Not every customer needs a brand-new chemistry. In some cases, the right solution is modifying an existing indicator platform to suit a different substrate, size, adhesive, print layout, or response range. In other cases, the application requires a new formulation because the existing chemistry cannot deliver the needed specificity or stability.

That distinction matters for cost, speed, and regulatory strategy. A targeted modification can often move faster through feasibility and verification. A fully novel indicator may offer stronger alignment to the process but require more extensive testing and documentation. Neither path is inherently better. The right choice depends on the risk profile and intended use.

The verification work that cannot be skipped

In regulated industries, performance claims have to be earned. That means development is inseparable from testing. An indicator must be challenged under controlled conditions that reflect both expected use and edge cases. Repeatability across lots, stability over time, and consistency across manufacturing conditions are all part of proving that the product can be trusted.

This is where many buyers benefit from working with a partner that combines development with laboratory capability. It is not enough to produce a promising prototype. The prototype has to be evaluated against the sterilization parameters that matter for the application, with documented methods and traceable results. Depending on the product and market, that may also include support for technical data sheets, certificates of analysis, safety information, and records needed for customer qualification or regulatory submission.

Verification should also address what happens outside ideal conditions. Storage environment, light exposure, packaging interaction, and transport can all affect indicator performance. A custom product that works in the lab but drifts in distribution is not ready for use. The best development programs expose these vulnerabilities early, when they can still be corrected efficiently.

Regulatory and quality expectations shape the project

For technical buyers, custom development is never only a formulation decision. It is a quality systems decision. If the indicator will support sterilization assurance in a regulated process, procurement teams and quality groups will ask hard questions about manufacturing controls, lot traceability, release testing, change management, and documentation.

That is why supplier capability matters as much as product concept. You need to know who is making the indicator, how it is controlled, and whether the manufacturer understands the compliance environment your team operates in. A custom indicator may be designed for a narrow use case, but it still has to be produced with discipline and supported with the records needed for qualification and ongoing use.

There is also a practical business issue here. A low-cost custom option is not low cost if it creates delays in validation, inconsistent supply, or gaps in technical support during an audit or investigation. In mission-critical sterilization monitoring, reliability is a cost factor.

How to evaluate a development partner

The strongest partner is not the one that says yes the fastest. It is the one that asks the right technical questions before making promises. That includes questions about modality, endpoint expectations, use environment, packaging integration, compatibility constraints, and the level of documentation required.
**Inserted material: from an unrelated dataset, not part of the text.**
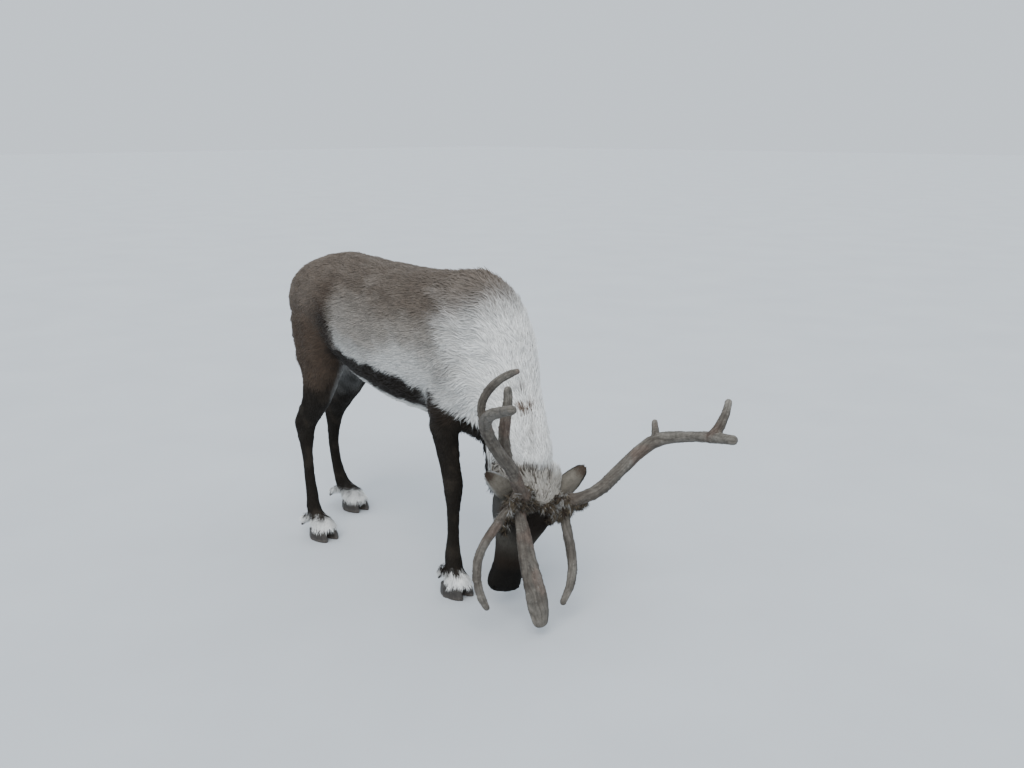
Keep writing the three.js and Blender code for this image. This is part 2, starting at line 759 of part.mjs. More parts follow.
const RIGHT_BEAM = {
  points: [[40, -56, -18], [26, -88, 22], [4, -122, 40], [-55, -176, 50], [-96, -236, 62],
    [-141, -290, 69], [-186, -332, 84], [-222, -357, 132], [-254, -373, 210], [-278, -386, 280]],
  radii: [18, 21, 18, 19, 18, 18, 19, 17, 15, 13],
};
const RIGHT_BEAM_CUTS = [0.42, 0.7];
const RIGHT_TINES = {
  brow: {
    points: [[20, -96, 18], [70, -92, 22], [122, -90, 67], [200, -75, 112], [268, -48, 140],
      [330, -22, 156], [368, -8, 166]],
    radii: [15, 20, 25, 30, 34, 36, 28],
    flatten: 0.42,
    flatAxis: [0.1, 1, 0.25],
  },
  bez: {
    points: [[6, -118, 36], [60, -134, 34], [128, -168, 38], [186, -200, 46], [242, -215, 62],
      [296, -206, 76], [340, -182, 84], [368, -158, 90]],
    radii: [14, 15, 15, 14, 14, 13, 13, 10],
  },
  inner: {
    points: [[-50, -174, 50], [-98, -206, 42], [-157, -231, 42], [-218, -245, 45], [-262, -250, 42],
      [-290, -258, 39]],
    radii: [14, 18, 18, 17, 15, 13],
    flatten: 0.72,
    flatAxis: [0, 1, 0.2],
  },
  back: {
    points: [[-182, -330, 80], [-236, -358, 80], [-286, -360, 96], [-328, -348, 122],
      [-353, -338, 149], [-368, -331, 172]],
    radii: [11, 12, 12, 12, 11, 8],
  },
};

const LEFT_BEAM = {
  points: [[40, 56, -18], [28, 84, 24], [4, 112, 52], [-36, 150, 74], [-106, 205, 76],
    [-179, 250, 91], [-228, 280, 119], [-276, 310, 225], [-298, 323, 300], [-317, 326, 390]],
  radii: [19, 23, 20, 21, 21, 21, 22, 16, 18, 14],
};
const LEFT_BEAM_CUTS = [0.66, 0.88];
const LEFT_TINES = {
  bez: {
    points: [[26, 92, 22], [70, 86, 20], [118, 98, 37], [176, 119, 57], [232, 127, 82],
      [280, 118, 102], [328, 98, 116]],
    radii: [13, 15, 16, 16, 15, 14, 10],
  },
  short: {
    points: [[-226, 280, 116], [-250, 283, 98], [-278, 285, 80]],
    radii: [15, 12, 9],
  },
  end: {
    points: [[-298, 323, 300], [-340, 328, 318], [-384, 334, 320], [-416, 338, 313]],
    radii: [17, 15, 13, 11],
  },
};

function antlerTube(branch, sides, grow) {
  return makeTube({
    points: branch.points.map((p) => onHead(...p)),
    radii: branch.radii,
    flatten: branch.flatten ?? 1,
    flatAxis: headDirection(...(branch.flatAxis ?? [0.3, 0, 1])),
    sides,
    steps: branch.points.length * 2,
    grow,
  });
}

// The beam is cut at the burr and at its forks, and each tine is cut off where it meets the beam
function makeAntler(beam, cuts, tines) {
  const path = new THREE.CatmullRomCurve3(beam.points.map((p) => onHead(...p)), false, "centripetal");
  const whole = antlerTube(beam, BEAM_SIDES, 0);
  const grown = antlerTube(beam, BEAM_SIDES, GAP);
  const burr = BURR_PLACE / (beam.points.length - 1);
  const planes = [burr, ...cuts].map((t) => planeCut(path.getPoint(t), path.getTangent(t)));
  const pieces = {};
  const names = ["beam_lower", "beam_middle", "beam_end"];
  planes.forEach(({ ahead }, i) => {
    const after = whole.intersect(ahead);
    pieces[names[i]] = i + 1 < planes.length ? after.intersect(planes[i + 1].behind) : after;
  });
  for (const [name, tine] of Object.entries(tines)) {
    pieces[`${name}_tine`] = antlerTube(tine, TINE_SIDES, 0).subtract(grown);
  }
  return { pieces, pedicle: whole.intersect(planes[0].behind) };
}

// Tail: short and broad, hanging against the rump
const TAIL = {
  points: [vec(-915, 0, 980), vec(-955, 0, 962), vec(-984, 0, 918), vec(-992, 0, 860), vec(-986, 0, 818)],
  radii: [34, 38, 40, 32, 12],
  flatten: 0.6,
  flatAxis: vec(0, 1, 0),
  sides: 12,
  steps: 12,
};
const TAIL_CUT = { point: vec(-962, 0, 955), normal: vec(-0.78, 0, -0.2) };

function makeTail() {
  return { whole: makeTube(TAIL), cut: planeCut(TAIL_CUT.point, TAIL_CUT.normal) };
}

// Seen from the side, as x and z: the region that parts the neck from the trunk
const NECK_REGION = [
  [50, 1300], [60, 1040], [118, 760], [112, 640], [86, 500], [50, 470], [-60, 470], [-60, 0], [900, 0],
  [900, 1300],
];
const HEAD_CUT = { point: onHead(-28, 0, -80), normal: headDirection(1, 0, 0.12) };

// The outline moved outwards by a distance, edge by edge
function widened(outline, distance) {
  return outline.map(([x, z], i) => {
    const [beforeX, beforeZ] = outline[(i + outline.length - 1) % outline.length];
    const [afterX, afterZ] = outline[(i + 1) % outline.length];
    const first = new THREE.Vector2(z - beforeZ, beforeX - x).normalize();
    const second = new THREE.Vector2(afterZ - z, x - afterX).normalize();
    const scale = distance / (1 + first.dot(second));
    return [x + scale * (first.x + second.x), z + scale * (first.y + second.y)];
  });
}

function prismXZ(outline) {
  const shape = new THREE.Shape(outline.map(([x, z]) => new THREE.Vector2(x, z)));
  const prism = new THREE.ExtrudeGeometry(shape, { depth: FAR, bevelEnabled: false });
  prism.rotateX(Math.PI / 2);
  prism.translate(0, FAR / 2, 0);
  return solidFromGeometry(prism);
}

const group = new THREE.Group();
const built = [];

function addNode(name, solid, color, roughness = 0.9, metalness = 0) {
  built.push({ name, solid: largestPiece(solid), color, roughness, metalness });
}

// Legs: the rows and side of each, how far it is moved, and the height where it is cut from the trunk
const LEGS = {
  foreleg_right: { rows: FORELEG_ROWS, side: -1, shift: vec(0, 0, 0), cut: FORELEG_CUT },
  foreleg_left: { rows: FORELEG_ROWS, side: 1, shift: LEFT_FORELEG_SHIFT, cut: FORELEG_CUT },
  hindleg_right: { rows: RIGHT_HINDLEG_ROWS, side: -1, shift: vec(0, 0, 0), cut: HINDLEG_CUT },
  hindleg_left: { rows: LEFT_HINDLEG_ROWS, side: 1, shift: vec(0, 0, 0), cut: HINDLEG_CUT },
};

const torsoEnvelope = makeTorsoCore(GAP);
const legTops = [];
for (const [name, { rows, side, shift, cut }] of Object.entries(LEGS)) {
  const core = makeLegCore(rows, side, shift);
  const top = planeCut(vec(0, 0, cut), vec(0, 0, 1));
  legTops.push(core.intersect(top.ahead));
  const foot = rows[rows.length - 1];
  const fetlock = rows[rows.length - 5];
  const footPlace = vec(foot[0], foot[1] * side, 0).add(shift);
  let leg = core.intersect(top.behind).intersect(halfSpace(vec(0, 0, CORONET + HALF_GAP), vec(0, 0, 1)));
  for (const [claw, sign] of [["inner", -side], ["outer", side]]) {
    addNode(`hoof_${name}_${claw}`, makeHoof(footPlace, sign), HORN_BLACK, 0.6);
    const root = vec(fetlock[0], fetlock[1] * side, fetlock[2])
      .add(vec(DEWCLAW_ROOT[0], DEWCLAW_ROOT[1] * sign, DEWCLAW_ROOT[2]))
      .add(shift);
    const dewclaw = makeDewclaw(root, sign);
    leg = leg.add(dewclaw.whole.intersect(dewclaw.cut.behind));
    addNode(`dewclaw_${name}_${claw}`, dewclaw.whole.intersect(dewclaw.cut.ahead), HORN_BLACK, 0.6);
  }
  addNode(name, leg.subtract(torsoEnvelope), COAT_DARK);
}

const neckCore = makeNeckBody(0);
const tail = makeTail();
const headCore = makeHeadCore(0);
const tailRoot = tail.whole.intersect(tail.cut.behind);
const trunk = join([makeTorsoCore(0), ...legTops, neckCore, headCore, tailRoot]);
const headPlane = planeCut(HEAD_CUT.point, HEAD_CUT.normal);
const rightAntler = makeAntler(RIGHT_BEAM, RIGHT_BEAM_CUTS, RIGHT_TINES);
const leftAntler = makeAntler(LEFT_BEAM, LEFT_BEAM_CUTS, LEFT_TINES);
const ears = Object.entries(EAR_PLACES).map(([side, place]) => [side, makeEar(place)]);

addNode("torso", trunk.subtract(prismXZ(widened(NECK_REGION, HALF_GAP))), COAT_BROWN);

const neckRegion = prismXZ(widened(NECK_REGION, -HALF_GAP));
const headEnvelope = makeHeadCore(GAP).add(makeNeckBody(GAP));
const cutBack = HEAD_CUT.point.clone().addScaledVector(HEAD_CUT.normal, -HALF_GAP);
const headSpace = headEnvelope.intersect(halfSpace(cutBack, HEAD_CUT.normal));
let neck = trunk.intersect(neckRegion).intersect(headPlane.behind);
neck = neck.add(join(makeMane()).intersect(neckRegion)).subtract(headSpace);
addNode("neck", neck, COAT_GREY);

const pedicles = [rightAntler.pedicle, leftAntler.pedicle];
let head = join([headCore, neckCore, ...pedicles]).intersect(headPlane.ahead);
for (const [, ear] of ears) {
  head = head.add(ear.whole.intersect(ear.cut.behind));
}
for (const side of [-1, 1]) {
  head = head.add(makeLids(side)).subtract(makeEye(side, GAP)).subtract(makeNostril(side));
}
head = head.subtract(makeMouthLine()).intersect(headPlane.ahead);
addNode("head", head, COAT_GREY);

for (const [side, ear] of ears) {
  addNode(`ear_${side}`, ear.whole.intersect(ear.cut.ahead).subtract(headEnvelope), COAT_GREY);
}
addNode("eye_right", makeEye(-1, 0), EYE_BLACK, 0.1);
addNode("eye_left", makeEye(1, 0), EYE_BLACK, 0.1);
addNode("tail", tail.whole.intersect(tail.cut.ahead).subtract(torsoEnvelope), COAT_WHITE);

for (const [side, antler] of [["right", rightAntler], ["left", leftAntler]]) {
  for (const [name, piece] of Object.entries(antler.pieces)) {
    addNode(`antler_${side}_${name}`, piece, ANTLER, 0.85);
  }
}

// The model stands with the middle of its footprint at the origin
const extent = new THREE.Box3();
for (const { solid } of built) {
  const { min, max } = solid.boundingBox();
  extent.expandByPoint(vec(...min));
  extent.expandByPoint(vec(...max));
}
const middle = extent.getCenter(new THREE.Vector3());
group.position.set(-middle.x, -middle.y, -extent.min.z);

for (const { name, solid, color, roughness, metalness } of built) {
  const { vertProperties, triVerts } = solid.getMesh();
  const geometry = new THREE.BufferGeometry();
  geometry.setAttribute("position", new THREE.BufferAttribute(vertProperties, 3));
  geometry.setIndex(new THREE.BufferAttribute(triVerts, 1));
  geometry.computeVertexNormals();
  const material = new THREE.MeshStandardMaterial({ color, roughness, metalness });
  const mesh = new THREE.Mesh(geometry, material);
  mesh.name = name;
  group.add(mesh);
}

export default group;
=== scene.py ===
"""Looks of the reindeer: skin, coat, eyes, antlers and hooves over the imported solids.

Sizes are in millimetres in the design frame of the solids, which MM and SHIFT turn into the
metres of the scene. The animal faces +X, its left side is +Y.
"""
import math

import bmesh
import bpy
import numpy as np
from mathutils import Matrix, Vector
from mathutils.kdtree import KDTree


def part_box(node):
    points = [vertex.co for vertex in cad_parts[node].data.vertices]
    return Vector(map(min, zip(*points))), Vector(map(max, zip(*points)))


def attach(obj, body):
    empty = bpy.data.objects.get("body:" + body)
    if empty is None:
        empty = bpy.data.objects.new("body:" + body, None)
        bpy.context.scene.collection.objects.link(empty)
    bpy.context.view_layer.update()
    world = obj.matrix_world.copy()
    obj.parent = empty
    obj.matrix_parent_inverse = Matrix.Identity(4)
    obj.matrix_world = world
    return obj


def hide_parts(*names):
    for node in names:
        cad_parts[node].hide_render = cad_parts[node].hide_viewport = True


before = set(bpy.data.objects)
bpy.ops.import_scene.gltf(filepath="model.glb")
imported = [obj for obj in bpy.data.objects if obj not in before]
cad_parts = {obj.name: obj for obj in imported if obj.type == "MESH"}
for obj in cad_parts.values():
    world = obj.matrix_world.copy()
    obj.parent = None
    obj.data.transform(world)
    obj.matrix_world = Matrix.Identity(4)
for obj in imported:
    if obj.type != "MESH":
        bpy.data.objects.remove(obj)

MM = 0.001
SEED = 11
random = np.random.default_rng(SEED)


def write_size():
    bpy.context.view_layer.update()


write_size()


def unit(rows):
    rows = np.asarray(rows, float)
    return rows / np.maximum(np.linalg.norm(rows, axis=-1, keepdims=True), 1e-9)


def ramp(value, start, end):
    """0 before start, 1 after end, smooth between them; start may be the higher one."""
    t = np.clip((value - start) / (end - start), 0, 1)
    return t * t * (3 - 2 * t)


def spot(distance, size):
    return np.exp(-((distance / size) ** 2))


def wobble(points, size, seed):
    """Smooth noise of about -1 to 1 whose features are about size apart."""
    draw = np.random.default_rng(seed)
    total = np.zeros(len(points))
    for _ in range(7):
        wave = unit(draw.normal(size=3)) * draw.uniform(0.6, 1.7) * 2 * math.pi / size
        total += np.sin(points @ wave + draw.uniform(0, 2 * math.pi))
    return total / 3.2


def curve_through(rows):
    """A smooth curve through rows, as in the solids: the rows lie at equal steps of 0 to 1."""
    rows = np.asarray(rows, float)
    last = len(rows) - 1

    def at(t):
        place = np.clip(np.asarray(t, float) * last, 0, last)
        i = np.minimum(place.astype(int), last - 1)
        s = (place - i)[..., None]
        p1, p2 = rows[i], rows[i + 1]
        p0 = np.where((i > 0)[..., None], rows[np.maximum(i - 1, 0)], 2 * p1 - p2)
        p3 = np.where((i + 2 <= last)[..., None], rows[np.minimum(i + 2, last)], 2 * p2 - p1)
        return 0.5 * (2 * p1 + (p2 - p0) * s + (2 * p0 - 5 * p1 + 4 * p2 - p3) * s ** 2
                      + (3 * p1 - p0 - 3 * p2 + p3) * s ** 3)

    return at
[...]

You should also look for real modality knowledge. Steam, dry heat, ethylene oxide, radiation, vaporized hydrogen peroxide, and formaldehyde applications each bring different performance challenges. Indicator development for one modality does not automatically translate to another. A capable partner will be direct about where standard platforms can be adapted and where new work is required.

Manufacturing depth matters too. In-house development and production generally provide better control over formulation, scale-up, quality, and iterative changes. When speed matters, that control can reduce handoff delays and improve problem solving. True Indicating operates from that position, combining product expertise with testing and technical support for customers that cannot afford uncertainty in sterilization assurance.

When custom development pays off

The return on a custom indicator is rarely limited to the product itself. A well-matched indicator can reduce ambiguity in load release decisions, improve operator confidence, support packaging innovation, streamline customer qualification, and strengthen audit readiness. In some cases, it can also help standardize monitoring across facilities or product lines that previously relied on workarounds.

There are trade-offs. Custom programs require time, technical alignment, and disciplined verification. They are not the right answer for every application. If a validated standard product already fits the process and the workflow, custom work may add complexity without adding value. But when the process, packaging, or compliance burden falls outside that standard fit, trying to force a generic indicator into service usually costs more in the long run.

The right question is not whether custom is better than standard. The right question is whether your current indicator is truly aligned with your sterilization process, your documentation needs, and the way your team makes critical decisions. If the answer is uncertain, that is where development work starts to earn its place.

Don’t leave process verification to approximation. When the application is specific, the indicator should be specific too - built to perform where your risk is highest and where your evidence has to hold.